PROMPT:
Can the data below be echoed back word for word?

DATA SECTION:
— begin —

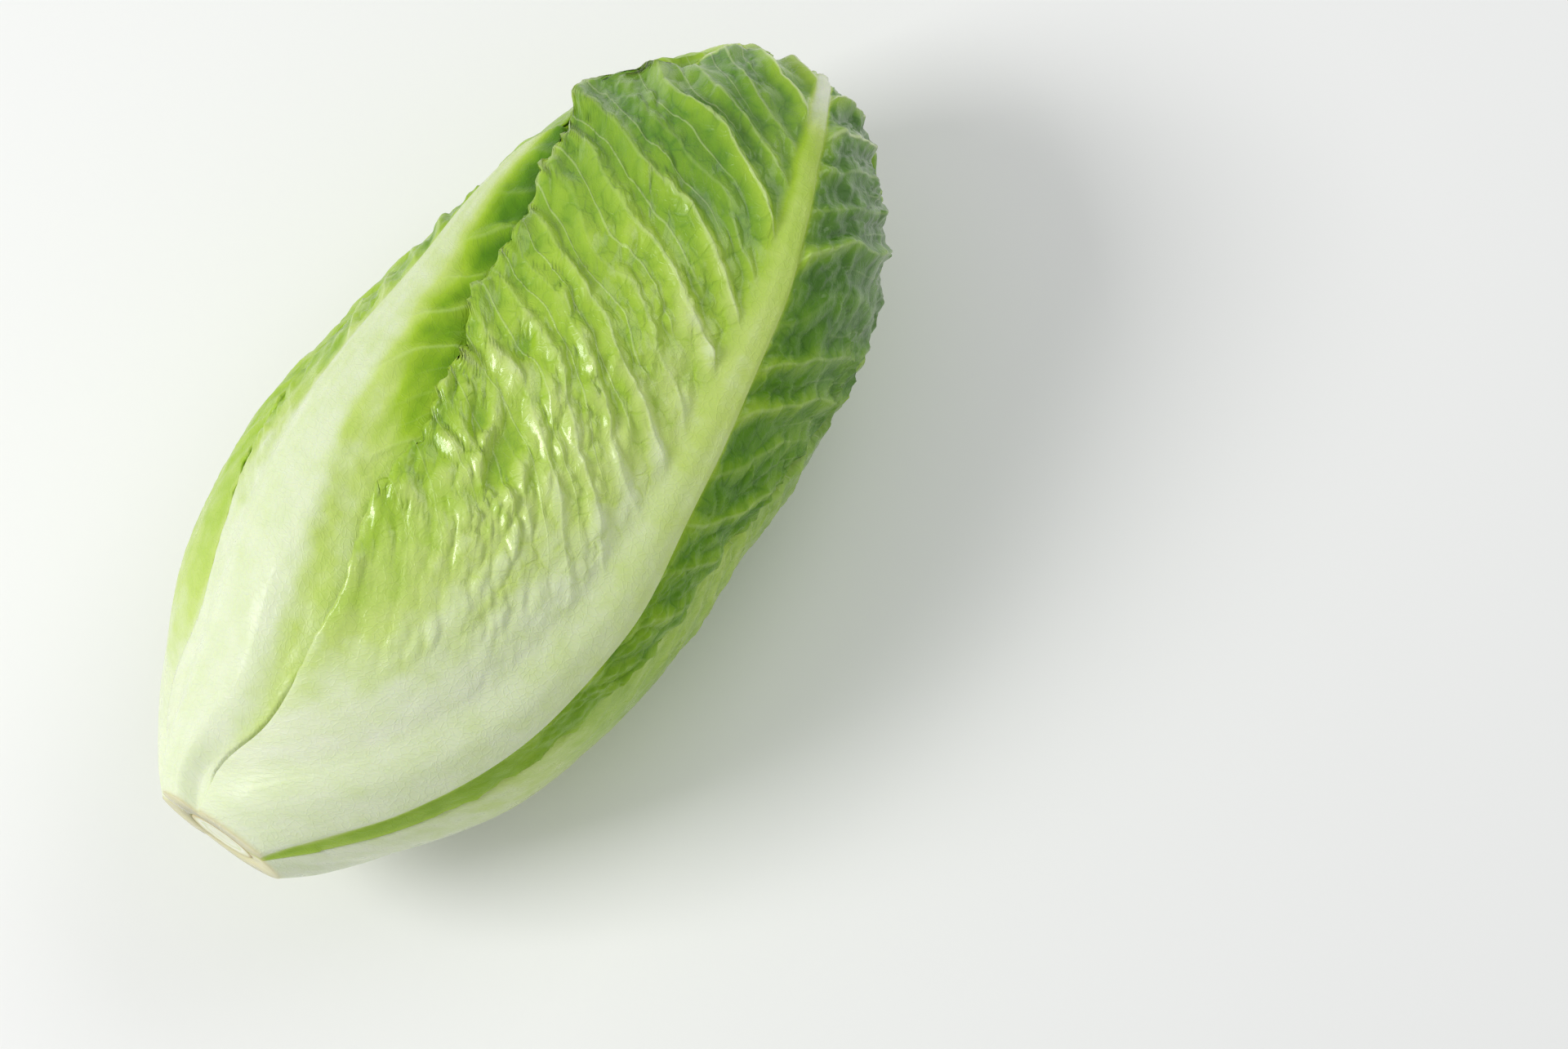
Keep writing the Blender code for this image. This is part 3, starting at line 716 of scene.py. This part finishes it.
def midrib_mask(leaf, f):
    """1 on the pale midrib, 0 on the blade, with a soft and slightly ragged border."""
    beyond = beyond_rib(leaf, f.t, f.w) * (1 + 0.12 * soft_noise(f.s / 0.010, f.w / 0.02, leaf.seed + 12))
    softness = np.where(f.w < 0, *leaf.rib_soft)
    return 1 - ease(1 - softness, 1 + softness, beyond)


def blade_tone(leaf, f):
    """From low at the foot to high at the tip, shifted by the side, swells, puckers, veins and the rim, with
    painted shade and light.
    """
    tone = leaf.low + (leaf.high - leaf.low) * ease(0.20, 0.95, f.t)
    # painted shade: the right side, turned from the light, is darker; partly its own deeper green
    tone = tone + leaf.dark_side * ease(0.0, 0.008, f.w) * (0.45 + 0.55 * ease(0.1, 0.45, f.t))
    # painted light: the lit left blade is paler, most at 0.4 of the way up; partly its own paler tissue
    lit = (1 - ease(0.050, 0.068, -f.w)) * (f.w < 0)
    at_middle = 1 + 0.7 * bell(f.t, 0.40, 0.15) - 1.3 * ease(0.58, 0.80, f.t) + 0.9 * ease(0.88, 0.96, f.t)
    tone = tone - leaf.pale_side * lit * at_middle
    # painted shade in the creases and painted highlight on the pillows; the swells vary the tone at random
    tone = tone + 0.09 * f.swell - 0.16 * f.crumple * (f.pillow - 0.35) + 0.05 * f.crease * f.crumple
    # ridges paler, valleys greener: pale vein tissue and painted light and shade; dimples darker as painted
    # shade
    tone = tone + (0.05 + 0.08 * f.t) * (0.4 * f.clear - f.hill) + 0.20 * f.dimple
    tone = tone - 0.16 * f.hill * f.t * (1 - ease(0.008, 0.034, np.abs(f.w)))
    rim = (1 - ease(0.0, 0.0028, f.margin)) * f.clear
    return tone - (0.10 + leaf.rim_tone * bell(f.t, 0.86, 0.12)) * rim


def greenness(leaf, f):
    """0 on white tissue to 1 on the darkest: the blade's tone, whitened at the base, then the midrib's."""
    streaks = 0.05 * soft_noise(f.w / 0.004, f.s / 0.035, leaf.seed + 13)
    streaks = streaks + 0.05 * soft_noise(f.s / 0.013, f.w / 0.011, leaf.seed + 16)
    white_until, green_from, *outward = leaf.white
    sooner = np.where(f.w < 0, *outward) * np.abs(f.w)
    # painted shade: the white base turns greener on the right flank, which dives under the next leaf's
    # margin
    base = 0.10 + leaf.flank_tone * ease(0.006, 0.016, f.w)
    tone = base + (blade_tone(leaf, f) - base) * ease(white_until, green_from, f.t + sooner + streaks)
    rib = midrib_mask(leaf, f)
    rib_tone = np.interp(f.t, (0, 0.25, 0.6, 0.84, 0.93), leaf.rib_tones)
    strands = 0.02 * soft_noise(f.w / 0.0012, f.s / 0.05, leaf.seed + 14)
    return tone * (1 - rib) + (rib_tone + strands) * rib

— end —

OUTPUT FOR THIS TASK:
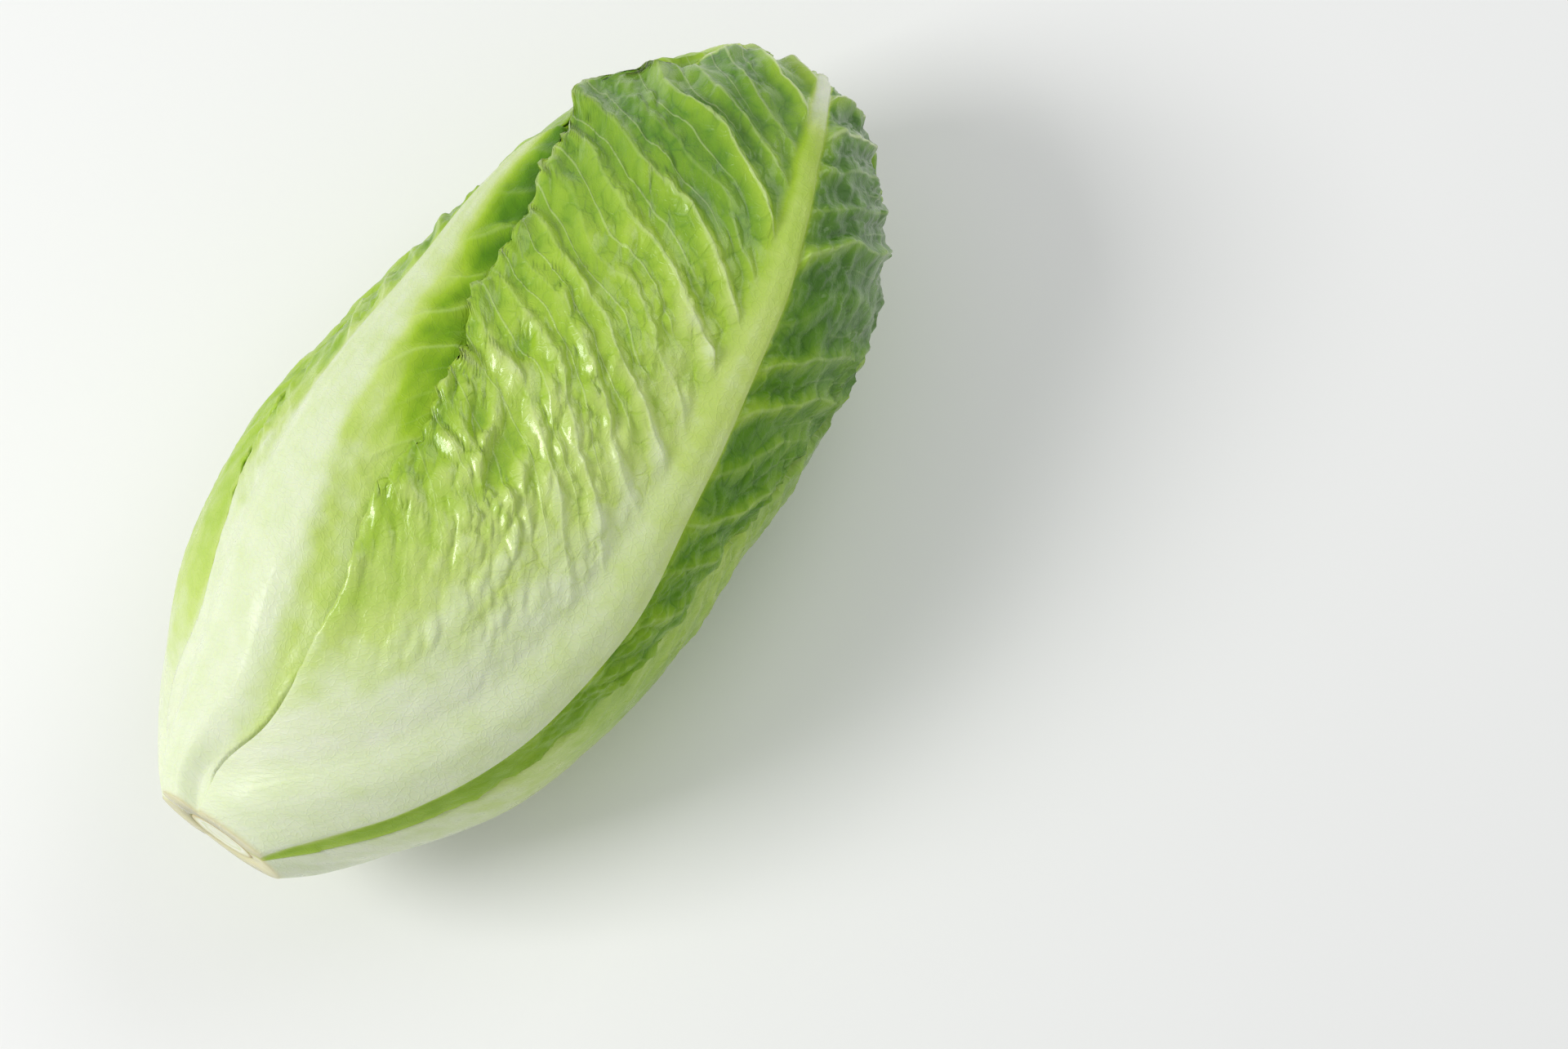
Keep writing the Blender code for this image. This is part 3, starting at line 716 of scene.py. This part finishes it.
def midrib_mask(leaf, f):
    """1 on the pale midrib, 0 on the blade, with a soft and slightly ragged border."""
    beyond = beyond_rib(leaf, f.t, f.w) * (1 + 0.12 * soft_noise(f.s / 0.010, f.w / 0.02, leaf.seed + 12))
    softness = np.where(f.w < 0, *leaf.rib_soft)
    return 1 - ease(1 - softness, 1 + softness, beyond)


def blade_tone(leaf, f):
    """From low at the foot to high at the tip, shifted by the side, swells, puckers, veins and the rim, with
    painted shade and light.
    """
    tone = leaf.low + (leaf.high - leaf.low) * ease(0.20, 0.95, f.t)
    # painted shade: the right side, turned from the light, is darker; partly its own deeper green
    tone = tone + leaf.dark_side * ease(0.0, 0.008, f.w) * (0.45 + 0.55 * ease(0.1, 0.45, f.t))
    # painted light: the lit left blade is paler, most at 0.4 of the way up; partly its own paler tissue
    lit = (1 - ease(0.050, 0.068, -f.w)) * (f.w < 0)
    at_middle = 1 + 0.7 * bell(f.t, 0.40, 0.15) - 1.3 * ease(0.58, 0.80, f.t) + 0.9 * ease(0.88, 0.96, f.t)
    tone = tone - leaf.pale_side * lit * at_middle
    # painted shade in the creases and painted highlight on the pillows; the swells vary the tone at random
    tone = tone + 0.09 * f.swell - 0.16 * f.crumple * (f.pillow - 0.35) + 0.05 * f.crease * f.crumple
    # ridges paler, valleys greener: pale vein tissue and painted light and shade; dimples darker as painted
    # shade
    tone = tone + (0.05 + 0.08 * f.t) * (0.4 * f.clear - f.hill) + 0.20 * f.dimple
    tone = tone - 0.16 * f.hill * f.t * (1 - ease(0.008, 0.034, np.abs(f.w)))
    rim = (1 - ease(0.0, 0.0028, f.margin)) * f.clear
    return tone - (0.10 + leaf.rim_tone * bell(f.t, 0.86, 0.12)) * rim


def greenness(leaf, f):
    """0 on white tissue to 1 on the darkest: the blade's tone, whitened at the base, then the midrib's."""
    streaks = 0.05 * soft_noise(f.w / 0.004, f.s / 0.035, leaf.seed + 13)
    streaks = streaks + 0.05 * soft_noise(f.s / 0.013, f.w / 0.011, leaf.seed + 16)
    white_until, green_from, *outward = leaf.white
    sooner = np.where(f.w < 0, *outward) * np.abs(f.w)
    # painted shade: the white base turns greener on the right flank, which dives under the next leaf's
    # margin
    base = 0.10 + leaf.flank_tone * ease(0.006, 0.016, f.w)
    tone = base + (blade_tone(leaf, f) - base) * ease(white_until, green_from, f.t + sooner + streaks)
    rib = midrib_mask(leaf, f)
    rib_tone = np.interp(f.t, (0, 0.25, 0.6, 0.84, 0.93), leaf.rib_tones)
    strands = 0.02 * soft_noise(f.w / 0.0012, f.s / 0.05, leaf.seed + 14)
    return tone * (1 - rib) + (rib_tone + strands) * rib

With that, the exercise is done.